You may be a troll, but I think this is sort of important. In a further posting, the OP notes that the real deciding factor is consent. Consent is required for a marriage (and many other legal agreements). This is why, for example, I shouldn't be able to marry the Eiffel Tower: it is impossible for an inanimate object to offer consent. This is also a refutation of the common claim that allowing gay marriage inevitably leads to institutionalized bestiality. That's just a gross-out scare tactic. A dog or cat (or any other kind of animal) is not legally capable of consent, so there is no danger of codifying a relationship with an animal as 'marriage'.
So, this argument would seem to permit plural marriage. I don't have a problem with that. As long as all the people in a relationship are freely, understandingly consenting to their arrangement, what's the problem with that? Yes, it causes some trouble with things like spousal medical benefits and taxes and other things that are based on single-partner relationships, but I think we can come up with ways to deal with those problems.
There's kind of an idea in this country that we all know what marriage is, and it's this one particular thing. But is it, really?
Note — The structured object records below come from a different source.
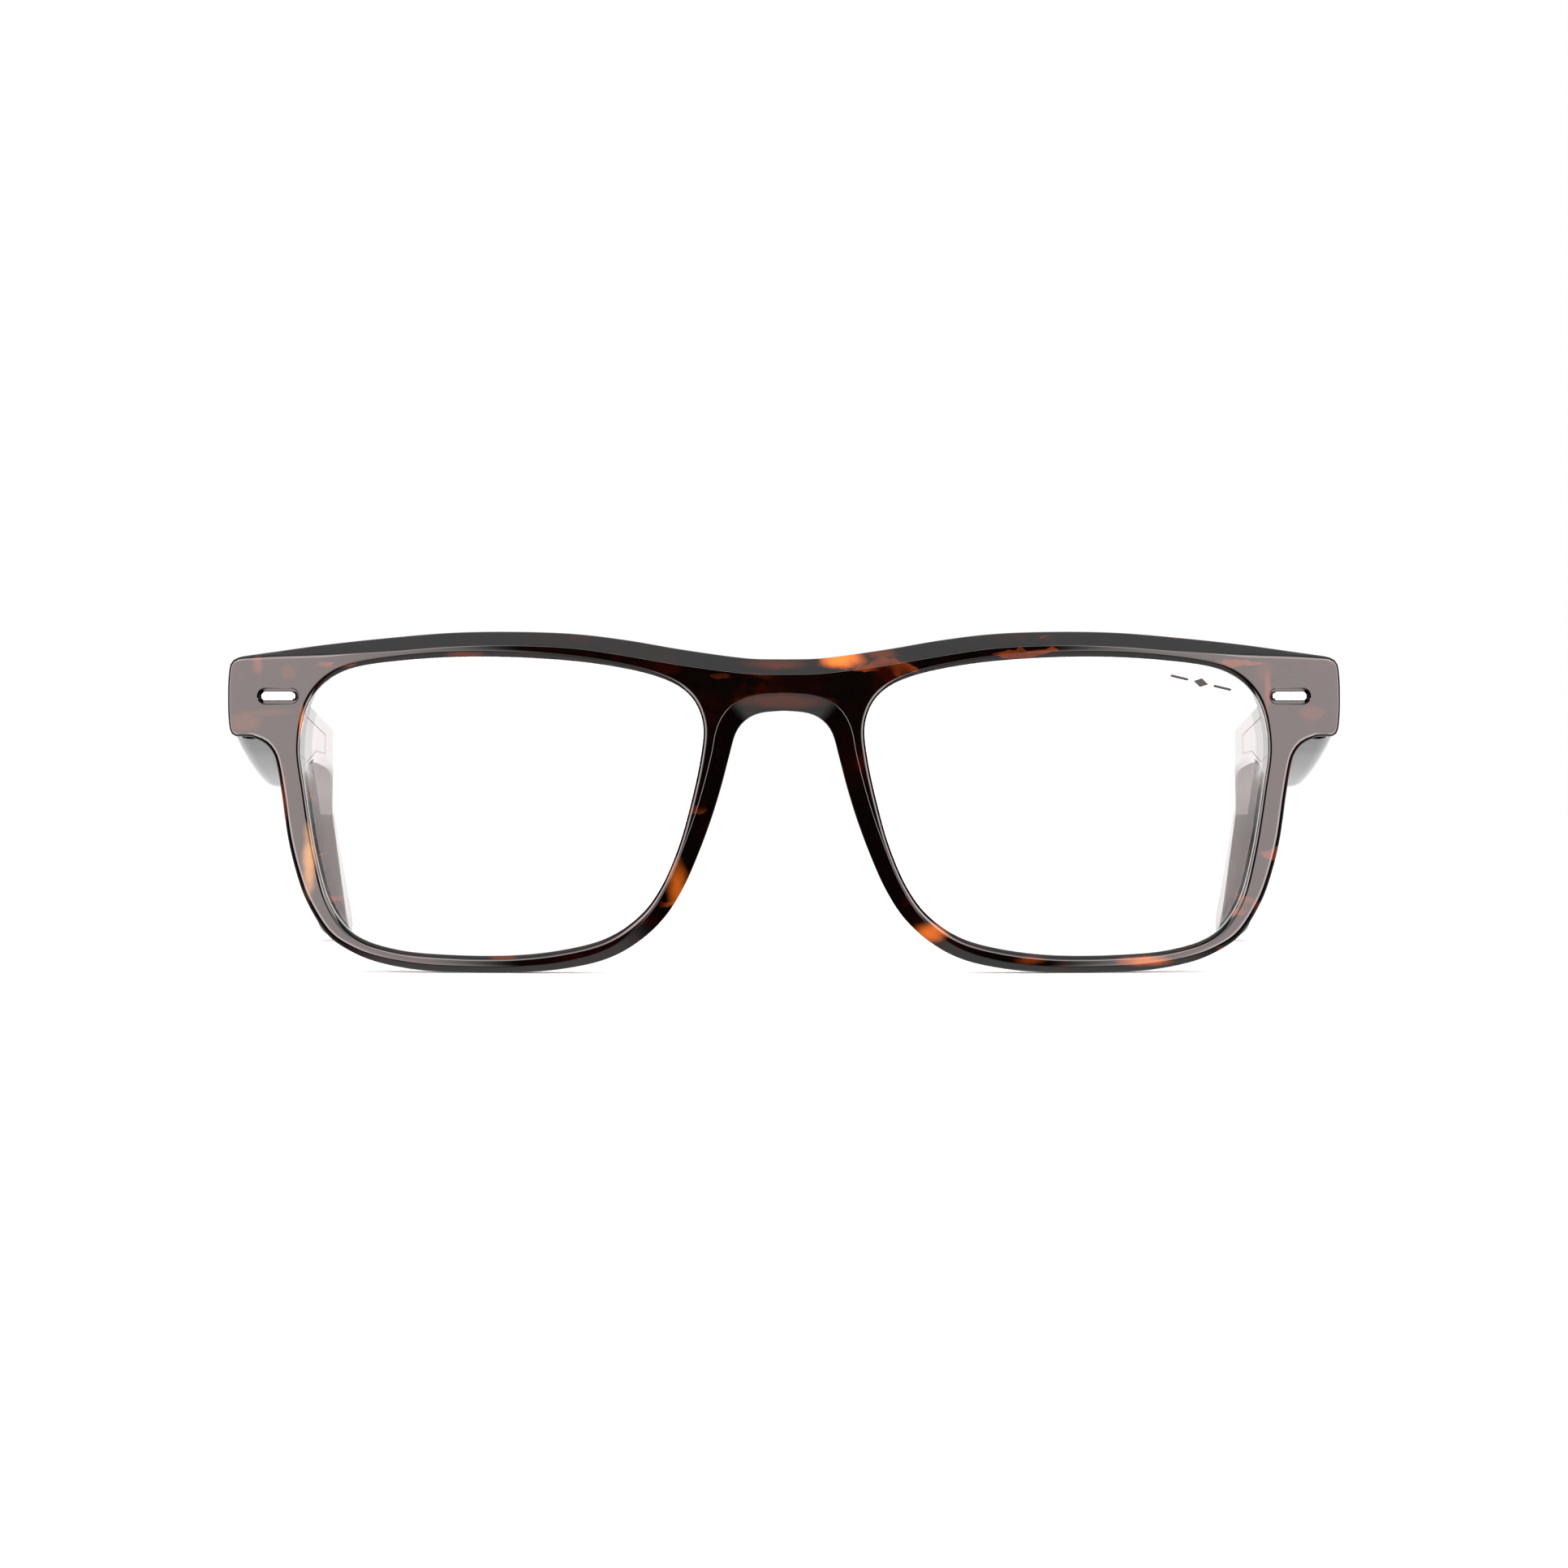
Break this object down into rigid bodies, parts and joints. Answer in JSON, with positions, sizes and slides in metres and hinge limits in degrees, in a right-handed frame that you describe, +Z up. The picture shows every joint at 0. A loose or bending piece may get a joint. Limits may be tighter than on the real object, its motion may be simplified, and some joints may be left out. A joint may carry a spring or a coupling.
{
  "type": "smart glasses",
  "caption": "Rectangular smart glasses with a curved tortoise acetate front, clear lenses, steel plaques and folding temples that hold batteries, boards and speakers.",
  "frame": {"origin": "centre line, at the apex of the front face, level with the bottoms of the rims", "axes": "+Z up, +Y from the front back along the open temples, +X towards the wearer's left"},
  "size_m": [0.1446, 0.1553, 0.0439],
  "materials": {
    "acetate": "tortoise cellulose acetate, polished",
    "cover": "dark polished plastic",
    "lens": "clear, coated",
    "plaque": "mirror polished steel",
    "hinge": "satin, pale gold",
    "steel": "satin",
    "core": "dark",
    "battery": "foil pouch",
    "board": "solder resist",
    "electronics": "moulded packages",
    "copper": "gold plated copper",
    "light": "translucent"
  },
  "bodies": {
    "front": {"front_frame": "acetate", "lens_right": "lens", "lens_left": "lens", "plaque_right": "plaque", "plaque_left": "plaque", "front_hinge_right": "hinge", "front_hinge_left": "hinge", "hinge_screw_right": "steel", "hinge_screw_left": "steel"},
    "right_temple": {"temple_hinge_right": "hinge", "temple_shell_right": "acetate", "temple_cover_right": "cover", "temple_core_right": "core", "battery_right": "battery", "microphone_right": "electronics", "speaker_right": "electronics", "speaker_mesh_right": "steel", "touch_pad_right": "copper", "antenna_right": "copper", "flex_cable_right": "copper", "main_board_right": "board", "processor_right": "electronics", "memory_chip_right": "electronics", "motion_sensor_right": "electronics", "dome_switch_right": "steel"},
    "left_temple": {"temple_hinge_left": "hinge", "temple_shell_left": "acetate", "temple_cover_left": "cover", "temple_core_left": "core", "battery_left": "battery", "microphone_left": "electronics", "speaker_left": "electronics", "speaker_mesh_left": "steel", "touch_pad_left": "copper", "antenna_left": "copper", "flex_cable_left": "copper", "power_board_left": "board", "radio_module_left": "electronics", "charge_chip_left": "electronics", "slide_switch_left": "steel", "charging_contacts_left": "copper", "case_magnet_left": "steel", "status_light_left": "light", "status_led_left": "light"},
    "button": {"control_button": "cover"},
    "power_switch": {"power_switch_knob": "cover"}
  },
  "joints": [
    {"name": "right_temple_fold", "type": "hinge", "parent": "front", "child": "right_temple", "pos_m": [-0.0665, 0.02142, 0.0349], "axis": [0, -0.0732, -0.9973], "range_deg": [0, 93]},
    {"name": "left_temple_fold", "type": "hinge", "parent": "front", "child": "left_temple", "pos_m": [0.0665, 0.02142, 0.0349], "axis": [0, 0.0732, 0.9973], "range_deg": [0, 87]},
    {"name": "button_press", "type": "slide", "parent": "right_temple", "child": "button", "axis": [0, -0.0732, -0.9973], "range_m": [0, 0.0003], "stiffness_N_per_m": 400, "springref_m": -0.0005},
    {"name": "power_switch_slide", "type": "slide", "parent": "left_temple", "child": "power_switch", "axis": [0, 0.9973, -0.0732], "range_m": [0, 0.002]}
  ]
}
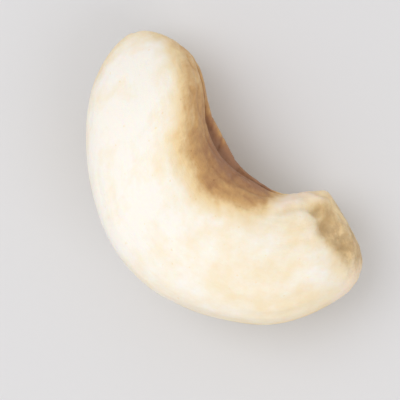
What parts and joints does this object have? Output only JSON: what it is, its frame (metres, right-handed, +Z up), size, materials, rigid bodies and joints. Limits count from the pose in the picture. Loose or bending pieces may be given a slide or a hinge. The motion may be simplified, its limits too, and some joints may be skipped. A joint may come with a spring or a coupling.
{
  "type": "roasted cashew nut",
  "caption": "Whole roasted cashew kernel: a thick ivory crescent with a fine seam and a small germ tip, lying on its flank.",
  "frame": {"origin": "middle of the kernel's bounding box, at table height, with the kernel lying on its flank as it comes to rest", "axes": "+X along the crescent's longest extent, towards the end with the germ's tip; +Y out of the hollow of the crescent, away from its rounded back; +Z up, along its thickness, square to the seam between its two halves"},
  "size_m": [0.028, 0.0162, 0.0118],
  "materials": {
    "roasted_flesh": "satin"
  },
  "bodies": {
    "root": {"kernel": "roasted_flesh"}
  },
  "joints": []
}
When we talk about 'protecting the institution of marriage', whose idea of the institution of marriage are we protecting? Many Catholics, for example, would say that there's really no such thing as a divorce; marriage is an eternal bond made before God, and when you swear that oath 'til death do you part, you don't get to change your mind, later. Still, about half of all marriages in the US end in divorce. It seems pretty silly for straight people to beat the 'sanctity of marriage' drum when they can't even get it right, themselves, half the time.
The real key, in my mind, is to disassociate the legal agreement of marriage with the religious ceremony of marriage. I don't see any special reason why religious marriage should be recognized as a special institution by the government. Civil marriage contracts should be required for legal purposes, and should only be potentially coincidental to religious marriage. Why did we make the Mormons give up plural marriage? Their religion defined it as acceptable, but the majority religion in the US did not. For a country that supposedly separated church and state, we have some pretty suspiciously Christian rules in place.
p.s. - I realize that many 'plural marriages' today are little more than excuses for disgusting men to have sex with a lot of young girls. That's not really a plural marriage, at all, because informed consent and freedom to dissolve the contract are completely absent from those situations. I absolutely don't support the practice of enslaving young girls and calling it 'marriage'.